Late on Monday night, the Metropolitan Police used powers that had just come into force to clear some of the tents that lined the pavement across from the Palace of Westminster.

Meanwhile, the fact that London is becoming a colder home for public protesters was reinforced by a High Court decision to order the removal of the Occupy London camp that has been outside St Paul’s Cathedral for months.

Under the new bye-law passed by Westminster Council, which has long sought to clear Parliament Square, police can remove protesters who base themselves in areas around Whitehall, Westminster Abbey and in front of the Queen Elizabeth II Conference Centre.

In line with the new powers, the police seized some of the tents; though Gallastegui’s own operation – complete with three tents and the “Tardis peace-box” – was left untouched because she has permission to go to court in March for a judicial review of the new powers.

Parliament Square has been at the centre of many public protests. In May 2010, the lawn was occupied by the Democracy Village, which comprised a range of people who had strong views on various issues from war in Iraq to Google’s global campaign.

Mayor of London Boris Johnson fumed and railed against the occupants, saying that they were even living there without toilets, though the protesters insisted that they had compost-friendly arrangements for their needs.

Last July, Johnson won the first part of his battle with a High Court order that led to the clearance and restoration of the lawn, but it has remained blocked off behind high fencing ever since, lest a re-occupation be attempted.

Delighted with the police move on Monday night, which involved dozens of officers, Johnson declared: “I think it was high time that a World Heritage site was properly protected from what was basically vandalism. It had become an eyesore.

“No matter how important the right to protest is, and everybody defends people’s ability to legitimately make their point, you can’t have the continual desecration of a World Heritage site,” said the mayor, who will go for re-election in May.

Gallastegui is confident that she can fend off Johnson’s efforts in court: “We have got nothing to lose now. If we go then we are going to war against Iran.
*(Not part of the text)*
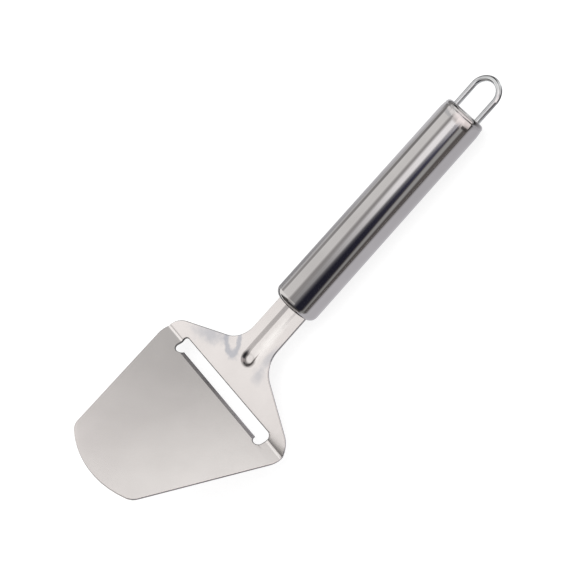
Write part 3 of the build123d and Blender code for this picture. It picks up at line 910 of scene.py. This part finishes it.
class SLICER_OT_handle(bpy.types.Operator):
    """Build the polished tube with its rounded mouth and swaged rear"""

    bl_idname = "slicer.handle"
    bl_label = "Handle tube"

    def execute(self, context):
        light = context.scene.slicer_handle.colour
        swage_y = SEAM_Y - SWAGE_LENGTH
        mouth_y = HANDLE_START_Y + MOUTH_EDGE_RADIUS
        mouth_centre = (mouth_y, TUBE_FRONT_RADIUS - MOUTH_EDGE_RADIUS)
        inner_radius = MOUTH_EDGE_RADIUS - MOUTH_WALL
        rim = (SEAM_Y, TUBE_REAR_RADIUS - SWAGE_DEPTH)
        profile = [(HANDLE_START_Y, MOUTH_RADIUS)] + arc(mouth_centre, MOUTH_EDGE_RADIUS, pi, pi / 2)
        profile += rounded_corner(mouth_centre, (swage_y, TUBE_REAR_RADIUS), rim, SWAGE_RADIUS)
        profile += [rim, (SEAM_Y, BORE_RADIUS - SWAGE_DEPTH), (swage_y, BORE_RADIUS)]
        profile += arc((mouth_y, BORE_RADIUS - inner_radius), inner_radius, pi / 2, pi)
        profile += [(HANDLE_START_Y + MOUTH_WALL, MOUTH_RADIUS)]
        bm = bmesh.new()
        turned_solid(bm, profile)
        piece = mesh_object("polished_tube", bm)
        self.cut_neck_slot(piece)
        # Drawn tube, buffed to a mirror: sharp bands with a little streaking along the handle
        mirror = steel("Mirror polished stainless tube", light, "#c5c3c2", 12, (0.5, 40), (0.05, 0.09), 0.05)
        piece.data.materials.append(mirror)
        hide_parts("handle_tube")
        return {"FINISHED"}

    def cut_neck_slot(self, piece):
        """Cuts the slot that the neck passes through, with the small gap round it."""
        half_width = NECK_HALF_WIDTH + NECK_SLOT_GAP
        low = NECK_Z - SHEET - NECK_SLOT_GAP
        high = NECK_Z + NECK_SLOT_GAP
        size = Matrix.Diagonal((2 * half_width * MM, 2 * MOUTH_EDGE_RADIUS * MM, (high - low) * MM, 1))
        middle = Matrix.Translation(Vector((0, HANDLE_START_Y, (low + high) / 2)) * MM)
        bm = bmesh.new()
        bmesh.ops.create_cube(bm, size=1.0, matrix=middle @ size)
        cutter_mesh = bpy.data.meshes.new("neck slot")
        bm.to_mesh(cutter_mesh)
        bm.free()
        cutter = add_object("neck slot", cutter_mesh)
        slot = piece.modifiers.new("Neck slot", "BOOLEAN")
        slot.operation = "DIFFERENCE"
        slot.solver = "EXACT"
        slot.object = cutter
        whole = piece.data
        cut = bpy.data.meshes.new_from_object(piece.evaluated_get(bpy.context.evaluated_depsgraph_get()))
        if len(cut.polygons) in (0, len(whole.polygons)):
            raise RuntimeError("The neck slot could not be cut in the tube")
        piece.modifiers.clear()
        piece.data = cut
        bpy.data.meshes.remove(whole)
        bpy.data.objects.remove(cutter)
        bpy.data.meshes.remove(cutter_mesh)


class SLICER_OT_cap(bpy.types.Operator):
    """Build the stamped cap that closes the tube's rear"""

    bl_idname = "slicer.cap"
    bl_label = "End cap"

    def execute(self, context):
        light = context.scene.slicer_handle.colour
        rim_radius = TUBE_REAR_RADIUS - SWAGE_DEPTH - CAP_FLANGE_INSET
        seam_radius = rim_radius - CAP_SEAM
        plug_radius = BORE_RADIUS - SWAGE_DEPTH
        front_edge = (SEAM_Y + CAP_SEAM + CAP_SEAM_RADIUS, rim_radius - CAP_SEAM_RADIUS)
        rear_edge = (CAP_FACE_Y - CAP_EDGE_RADIUS, rim_radius - CAP_EDGE_RADIUS)
        profile = [(SOCKET_FOOT_Y, AXIS_GAP), (SOCKET_FOOT_Y, plug_radius), (SEAM_Y, plug_radius)]
        profile += [(SEAM_Y, seam_radius), (SEAM_Y + CAP_SEAM, seam_radius)]
        profile += arc(front_edge, CAP_SEAM_RADIUS, pi, pi / 2)
        profile += arc(rear_edge, CAP_EDGE_RADIUS, pi / 2, 0) + [(CAP_FACE_Y, AXIS_GAP)]
        bm = bmesh.new()
        turned_solid(bm, profile)
        piece = mesh_object("stamped_cap", bm)
        # Cap stamped from sheet and polished with the tube, a little hazier where the buff can't reach
        cap_steel = steel("Polished stamped cap", light, "#bdbbba", 5, (0.3, 0.3), (0.08, 0.14), 0.05)
        piece.data.materials.append(cap_steel)
        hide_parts("end_cap")
        return {"FINISHED"}


class SLICER_OT_plug(bpy.types.Operator):
    """Give the plug behind the tube's mouth its nylon"""

    bl_idname = "slicer.plug"
    bl_label = "Front plug"

    def execute(self, context):
        light = context.scene.slicer_handle.plug_colour
        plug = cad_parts["front_plug"]
        plug.data.materials.clear()
        # Moulded nylon 6: matt black, with the mould's grain drawn at 0.35 mm, coarser than the real one, so it shows
        plug.data.materials.append(moulded_nylon("Moulded black nylon", light, "#1b1b1c", 0.35, (0.5, 0.62), 0.3))
        return {"FINISHED"}


class SLICER_OT_loop(bpy.types.Operator):
    """Build the bent wire loop"""

    bl_idname = "slicer.loop"
    bl_label = "Hanging loop"

    def execute(self, context):
        light = context.scene.slicer_handle.wire_colour
        arch_y = CAP_FACE_Y + LOOP_REACH - WIRE_RADIUS - LOOP_HALF_SPAN
        arch = arc((0, arch_y), LOOP_HALF_SPAN, 0, pi)
        path = [(LOOP_HALF_SPAN, SOCKET_FOOT_Y), *arch, (-LOOP_HALF_SPAN, SOCKET_FOOT_Y)]
        bm = bmesh.new()
        swept_wire(bm, path, WIRE_RADIUS)
        piece = mesh_object("wire_loop", bm)
        # Drawn wire: bright, with lines along it that are drawn coarser than the die leaves them
        piece.data.materials.append(steel("Bright drawn wire", light, "#cccecf", 4, (0.12, 6), (0.07, 0.12), 0.05))
        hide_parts("hanging_loop")
        return {"FINISHED"}


class SLICER_OT_stage(bpy.types.Operator):
    """Set the floor, the lights, the white studio and the camera"""

    bl_idname = "slicer.stage"
    bl_label = "Studio"

    def execute(self, context):
        settings = context.scene.slicer_stage
        context.scene.view_settings.view_transform = "Standard"
        self.add_camera(context, settings)
        self.add_world(context)
        card_glow = card_material("Studio card")
        self.add_floor(settings, card_glow)
        for rank, (name, card) in enumerate(CARDS.items()):
            tent_card("card_" + name, rank, card_glow, **card)
        self.add_soft_box(settings)
        return {"FINISHED"}

    def add_camera(self, context, settings):
        """Camera that looks down at the slicer from its right, rolled about the view axis."""
        flat = cos(settings.elevation)
        back = Vector((sin(settings.azimuth) * flat, -cos(settings.azimuth) * flat, sin(settings.elevation)))
        turn = back.to_track_quat("Z", "Y").to_matrix() @ Matrix.Rotation(settings.roll, 3, "Z")
        place = Vector(CAMERA_AIM) * MM + back * settings.distance
        data = bpy.data.cameras.new("Camera")
        data.lens = settings.focal_length
        data.clip_start = 0.01
        camera = add_object("Camera", data)
        camera.matrix_world = Matrix.Translation(place) @ turn.to_4x4()
        context.scene.camera = camera

    def add_soft_box(self, settings):
        """Soft box above and to the left of the handle, which lays a soft shadow on the floor."""
        lamp = bpy.data.lights.new("Soft box", "AREA")
        lamp.size = settings.lamp_size
        lamp.energy = settings.lamp_power
        soft_box = add_object("Soft box", lamp)
        place = Vector(SOFT_BOX_PLACE)
        soft_box.matrix_world = Matrix.Translation(place) @ place.to_track_quat("Z", "Y").to_matrix().to_4x4()
        soft_box.visible_glossy = False

    def add_world(self, context):
        """White world, which the camera and reflections see at full white."""
        world = bpy.data.worlds.new("White studio")
        context.scene.world = world
        world.use_nodes = True
        world.node_tree.nodes.clear()
        ambient = add_node(world, "Background", {"Color": (1, 1, 1, 1), "Strength": AMBIENT})
        white = add_node(world, "Background", {"Color": (1, 1, 1, 1)})
        mix = add_node(world, "MixShader", {0: seen_directly(world), 1: ambient.outputs[0], 2: white.outputs[0]})
        add_node(world, "OutputWorld", {"Surface": mix.outputs[0]})

    def add_floor(self, settings, card_glow):
        """Pale board under the slicer's lowest point, with the cards that lie beside the handle."""
        lowest = cad_low[2]
        reach = TENT_REACH
        corners = [(-reach, -reach), (reach, -reach), (reach, reach), (-reach, reach)]
        board = floor_material("Pale matt board", settings.floor_colour, settings.floor_lift)
        stage_mesh("floor", [(x, y, lowest) for x, y in corners], [(0, 1, 2, 3)], board)
        for rank, (name, card) in enumerate(FLOOR_CARDS.items()):
            floor_card("card_" + name, lowest + FLOOR_SPACING * (rank + 1), card_glow, **card)


class SLICER_PT_panel(bpy.types.Panel):
    """Lists the slicer's settings and pieces"""

    bl_idname = "SLICER_PT_panel"
    bl_label = "Cheese slicer"
    bl_space_type = "VIEW_3D"
    bl_region_type = "UI"
    bl_category = "Cheese slicer"

    def draw(self, context):
        for name, group in GROUPS.items():
            box = self.layout.box()
            for key in group.__annotations__:
                box.prop(getattr(context.scene, name), key)
        for operator in OPERATORS:
            self.layout.operator(operator.bl_idname)


OPERATORS = (SLICER_OT_head, SLICER_OT_handle, SLICER_OT_cap, SLICER_OT_plug, SLICER_OT_loop, SLICER_OT_stage)
GROUPS = {"slicer_sheet": SheetSettings, "slicer_handle": HandleSettings, "slicer_stage": StageSettings}
CLASSES = (*GROUPS.values(), *OPERATORS, SLICER_PT_panel)


def register():
    for cls in CLASSES:
        bpy.utils.register_class(cls)
    for name, group in GROUPS.items():
        setattr(bpy.types.Scene, name, bpy.props.PointerProperty(type=group))


def unregister():
    for name in GROUPS:
        delattr(bpy.types.Scene, name)
    for cls in reversed(CLASSES):
        bpy.utils.unregister_class(cls)


def main():
    register()
    bpy.ops.slicer.head()
    bpy.ops.slicer.handle()
    bpy.ops.slicer.cap()
    bpy.ops.slicer.plug()
    bpy.ops.slicer.loop()
    bpy.ops.slicer.stage()


if __name__ == "__main__":
    main()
Do we really want to see people killed in such a war?” she said to The Irish Times.

Last January, she spent two weeks in a tent, despite sub-zero temperatures, on Whitehall, across the road from 10 Downing Street: “It isn’t meant to be easy to do this sort of thing and it wasn’t,” she said.

Today, however, she does take the occasional break, though she rejects the charge made by some that a “permanent” protest which is not permanently occupied somehow lacks in legitimacy: “It isn’t a prison,” she said.

Although its message is one of peace, the camp is not always, however, filled with a spirit of brotherly and sisterly love, since Gallastegui was suspected of being a police informer by some of those who occupied the Democracy Village.

Standing just feet away from her, Aqil, who describes himself as a “British Palestinian”, looked on suspiciously: “How does she manage to stay when others have been moved on? Something is not right,” he complained.

Aqil, who would not give his full-name, is another of those motivated to come to Parliament Square by Mr Haw: “He could not have survived here without fellow campaigners. He couldn’t have stayed here every night.”

Aqil had marched in 2003 and joined Mr Haw’s camp two years later.

For several years he has walked carrying a placard on his front and back from the end of Whitehall to the Victoria Tower at the end of the Palace of Westminster.

Following changes made to the law in 2005, protesters seeking to gather near the Houses of Parliament have been required to seek police permission but Aqil is adamant that this is something that he will never do.

“On principle, I will never apply for permission to protest. I have a natural right to protest and so has everyone else,” said Aqil, who comes here to protest every day after work, as well as on his days off.

“Sometimes I am here for three hours, sometimes for 12,” he says.

Gallastegui rejects the accusation that she is an informer, but accepts some hold that opinion: she says that much of the speculation arose from her habit of trying to have civil relations with police, “I try to be nice to people,” she said.